American screenwriter (born 1991)

Mike Makowsky (born May 9, 1991) is an American screenwriter and producer. He is the creator of the Netflix limited series Death by Lightning, which chronicles the assassination of President James Garfield. He also wrote and produced the HBO true crime dramedy film Bad Education, for which he received a Primetime Emmy Award in 2020.

== Early life and career ==
Makowsky was born in Bayside, New York, and raised in the Long Island suburb of Roslyn. In 2004, while he was in the seventh grade at the Roslyn Union Free School District, school superintendent Dr. Frank Tassone and various administrative colleagues were arrested in what would become the largest public school embezzlement in American history.

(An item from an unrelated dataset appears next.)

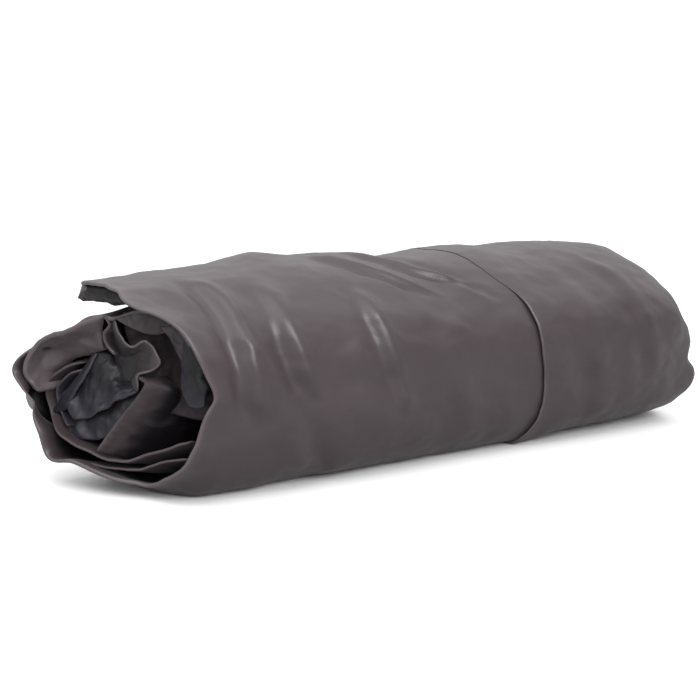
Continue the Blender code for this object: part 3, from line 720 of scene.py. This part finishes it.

Makowsky attended Roslyn High School and Brown University. His first feature film as screenwriter was the independent dark comedy Take Me, produced by the Duplass brothers and distributed by Netflix. His second film, I Think We're Alone Now, starring Peter Dinklage and Elle Fanning, premiered in competition at Sundance Film Festival in 2018.

In 2016, Makowsky returned to his hometown to research the events of the Roslyn school scandal, noting that he "outlined the majority of the script out of my high school cafeteria.” The resulting film, Bad Education, starred Hugh Jackman as former Roslyn superintendent Frank Tassone, as well as Allison Janney and Ray Romano. It premiered at the 2019 Toronto International Film Festival, where HBO Films acquired it for a sum close to $20 million. The film won the Primetime Emmy Award for Outstanding Television Movie in 2020.

Both I Think We're Alone Now and Bad Education were featured on the Black List, an annual survey of popular industry scripts, in 2016. In 2019, Makowsky was recognized as one of Forbes' 30 Under 30 in the Hollywood & Entertainment category.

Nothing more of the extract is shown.